▶ **Exercise**:
Repeat exactly each line of the data provided below.

▶ **Dataset excerpt**:
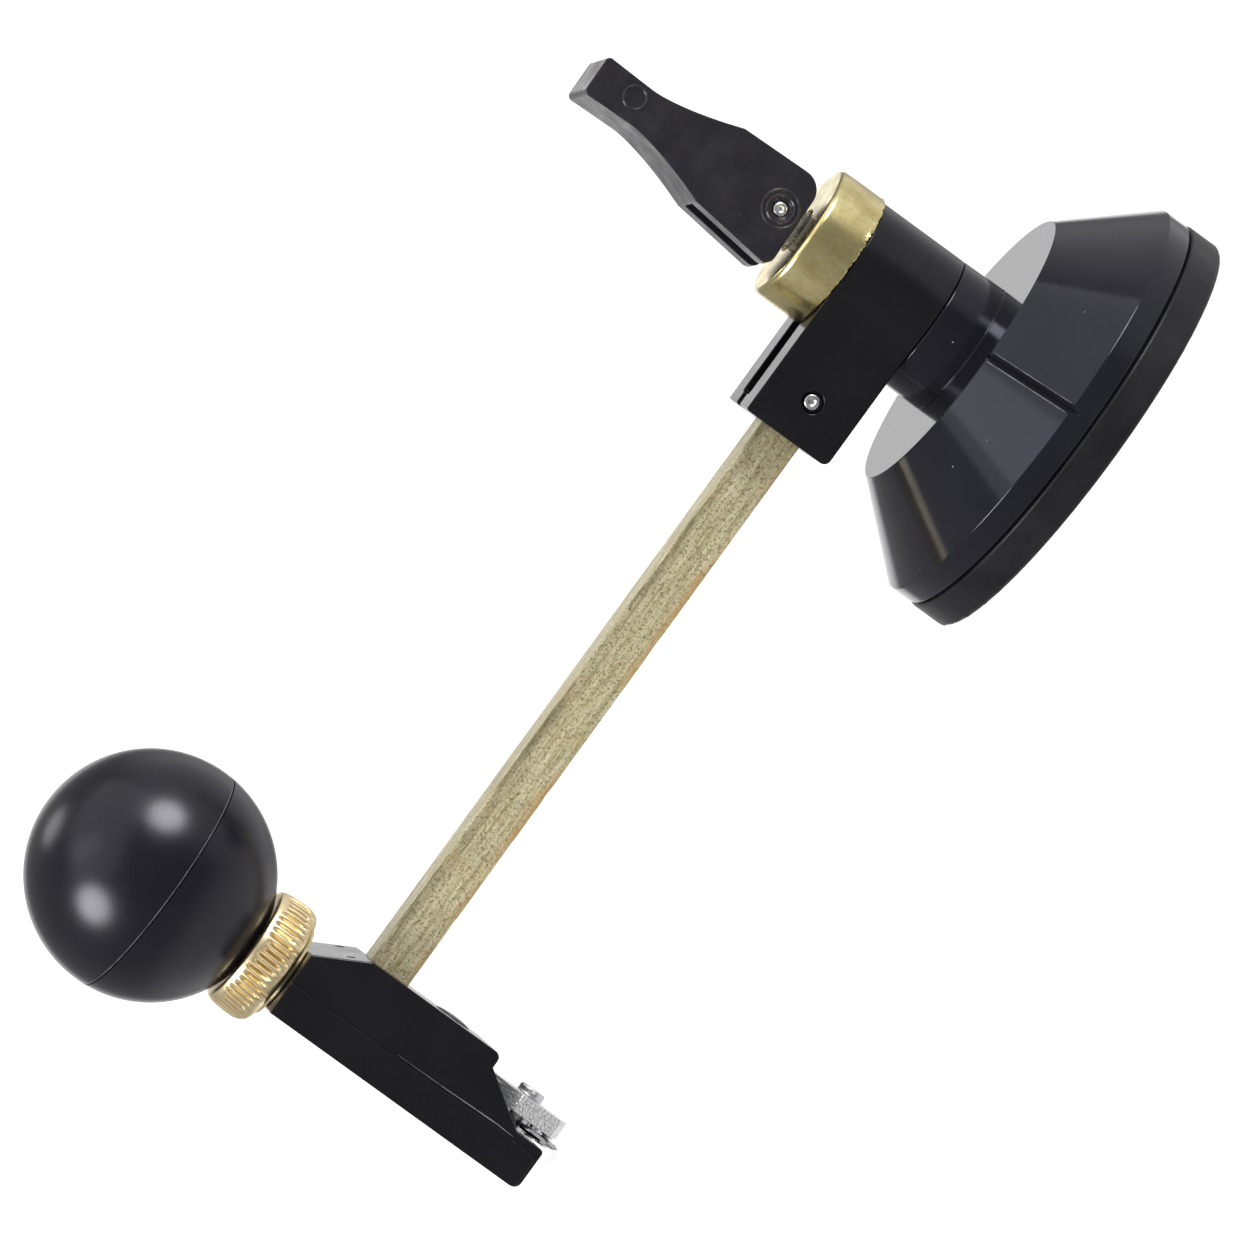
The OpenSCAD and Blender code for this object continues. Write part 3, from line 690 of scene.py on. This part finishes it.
def makeRod():
    # the drawn bar isn't dead straight along its faces: a few shallow knocks along the corners
    random.seed(14)
    knocks = [(random.uniform(-98, -24), random.choice((-1, 1)), random.uniform(0.6, 1.6))
              for _ in range(rod["dents"])]
    half, corner = rod["half"], rod["corner"]
    outline = roundOff([(-half, -half, corner), (half, -half, corner), (half, half, corner), (-half, half, corner)], 4)
    stations = 240
    mesh = bmesh.new()
    rings = []
    for i in range(stations + 1):
        x = rod["start"] + (rod["end"] - rod["start"]) * i / stations
        ring = []
        for y, z in outline:
            depth = 0.0
            if abs(y) > 2.2 and abs(z) > 2.2:
                depth = 0.03 * noise.noise(Vector((x * 0.9, y, z)))
                for spot, side, size in knocks:
                    if y < 0 and z * side > 0:
                        depth -= 0.05 * math.exp(-((x - spot) / size) ** 2)
            scale = 1 + min(depth, 0) / half
            ring.append(mesh.verts.new((x * mm, y * scale * mm, (rodHeight + z * scale) * mm)))
        rings.append(ring)
    for i in range(stations):
        for k in range(len(outline)):
            n = (k + 1) % len(outline)
            mesh.faces.new([rings[i][k], rings[i][n], rings[i + 1][n], rings[i + 1][k]])
    mesh.faces.new(rings[0])
    mesh.faces.new(rings[-1])
    bmesh.ops.recalc_face_normals(mesh, faces=mesh.faces)
    place(makePiece("squareRod", mesh), rodBrass, "swivel", "rod_brass", ["rod"])


makeRod()
print("rod made")


# lever

lever = dict(length=29.9, half=4.5, slot=1.8, pinUp=2.7, toe=5.5, toeRound=2.5, heel=6.4, heelRound=1.2,
             shoulderUp=11.6, shoulder=10.5, waistUp=23.0, waist=4.9, tip=5.3, edge=0.14, forkTop=8.6,
             pinBore=0.95, recess=1.25, recessDepth=0.25, pin=0.9, pinLength=8.8,
             rings=((0.45, 21.8, 1.4, 0.17, 0.11), (0, 0, 1.66, 0.17, 0.12), (0, 0, 2.3, 0.17, 0.10)))
leverPlace = Matrix.Translation((0, 0, pinHeight * mm)) @ Matrix.Rotation(math.radians(leverTurn), 4, "Z")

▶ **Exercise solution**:
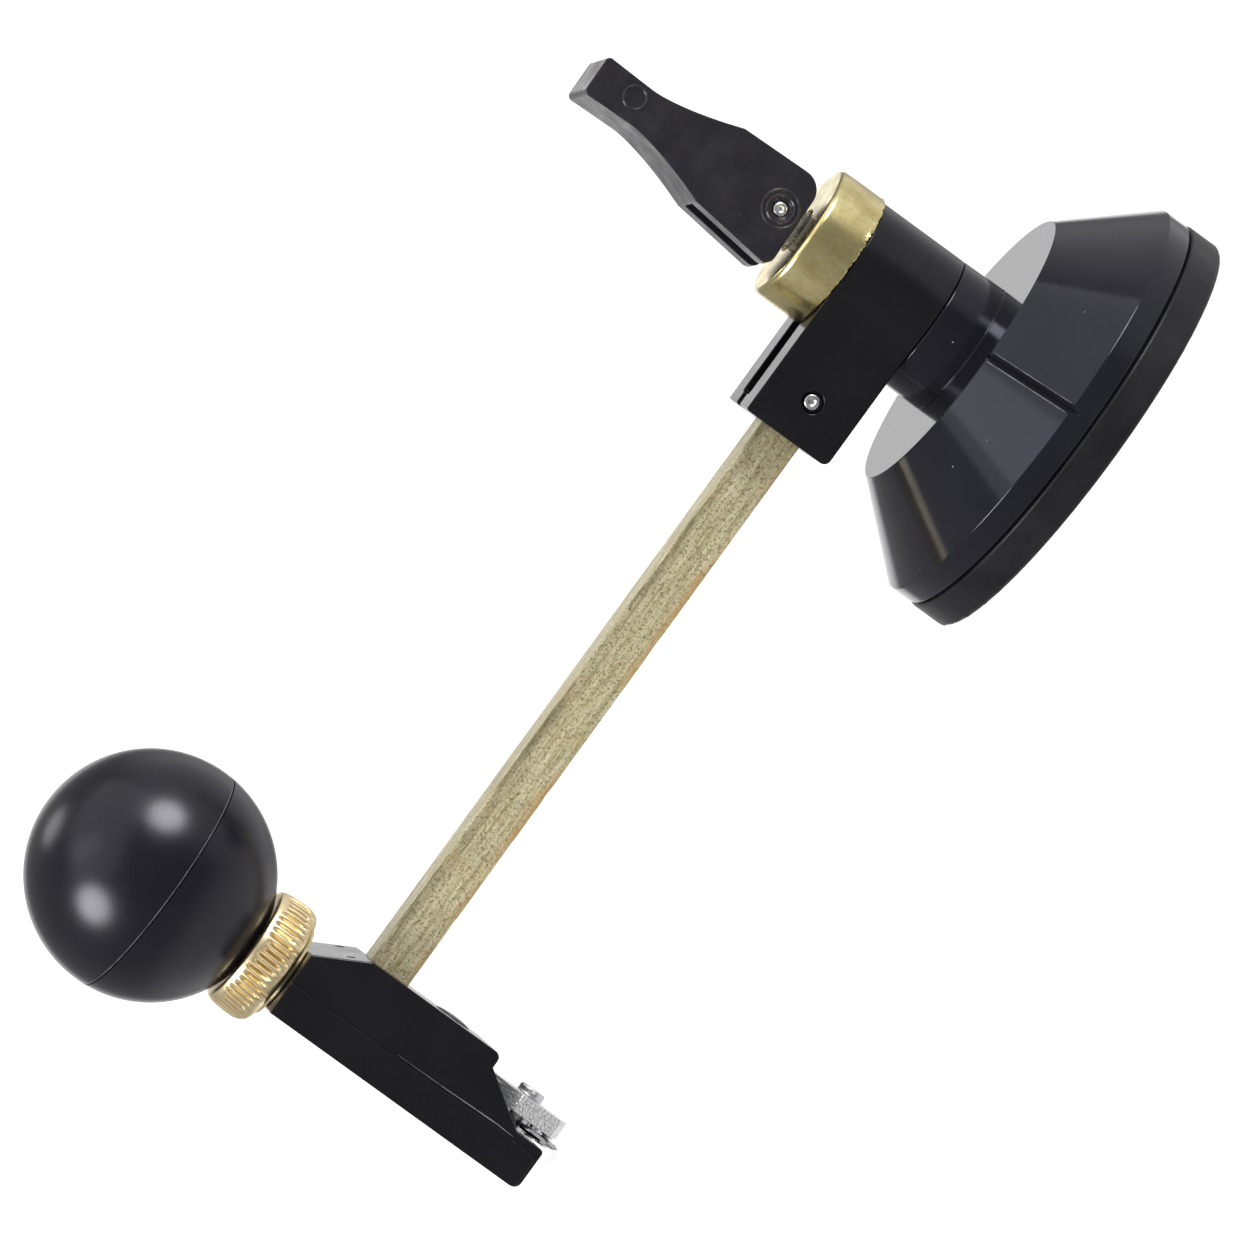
The OpenSCAD and Blender code for this object continues. Write part 3, from line 690 of scene.py on. This part finishes it.
def makeRod():
    # the drawn bar isn't dead straight along its faces: a few shallow knocks along the corners
    random.seed(14)
    knocks = [(random.uniform(-98, -24), random.choice((-1, 1)), random.uniform(0.6, 1.6))
              for _ in range(rod["dents"])]
    half, corner = rod["half"], rod["corner"]
    outline = roundOff([(-half, -half, corner), (half, -half, corner), (half, half, corner), (-half, half, corner)], 4)
    stations = 240
    mesh = bmesh.new()
    rings = []
    for i in range(stations + 1):
        x = rod["start"] + (rod["end"] - rod["start"]) * i / stations
        ring = []
        for y, z in outline:
            depth = 0.0
            if abs(y) > 2.2 and abs(z) > 2.2:
                depth = 0.03 * noise.noise(Vector((x * 0.9, y, z)))
                for spot, side, size in knocks:
                    if y < 0 and z * side > 0:
                        depth -= 0.05 * math.exp(-((x - spot) / size) ** 2)
            scale = 1 + min(depth, 0) / half
            ring.append(mesh.verts.new((x * mm, y * scale * mm, (rodHeight + z * scale) * mm)))
        rings.append(ring)
    for i in range(stations):
        for k in range(len(outline)):
            n = (k + 1) % len(outline)
            mesh.faces.new([rings[i][k], rings[i][n], rings[i + 1][n], rings[i + 1][k]])
    mesh.faces.new(rings[0])
    mesh.faces.new(rings[-1])
    bmesh.ops.recalc_face_normals(mesh, faces=mesh.faces)
    place(makePiece("squareRod", mesh), rodBrass, "swivel", "rod_brass", ["rod"])


makeRod()
print("rod made")


# lever

lever = dict(length=29.9, half=4.5, slot=1.8, pinUp=2.7, toe=5.5, toeRound=2.5, heel=6.4, heelRound=1.2,
             shoulderUp=11.6, shoulder=10.5, waistUp=23.0, waist=4.9, tip=5.3, edge=0.14, forkTop=8.6,
             pinBore=0.95, recess=1.25, recessDepth=0.25, pin=0.9, pinLength=8.8,
             rings=((0.45, 21.8, 1.4, 0.17, 0.11), (0, 0, 1.66, 0.17, 0.12), (0, 0, 2.3, 0.17, 0.10)))
leverPlace = Matrix.Translation((0, 0, pinHeight * mm)) @ Matrix.Rotation(math.radians(leverTurn), 4, "Z")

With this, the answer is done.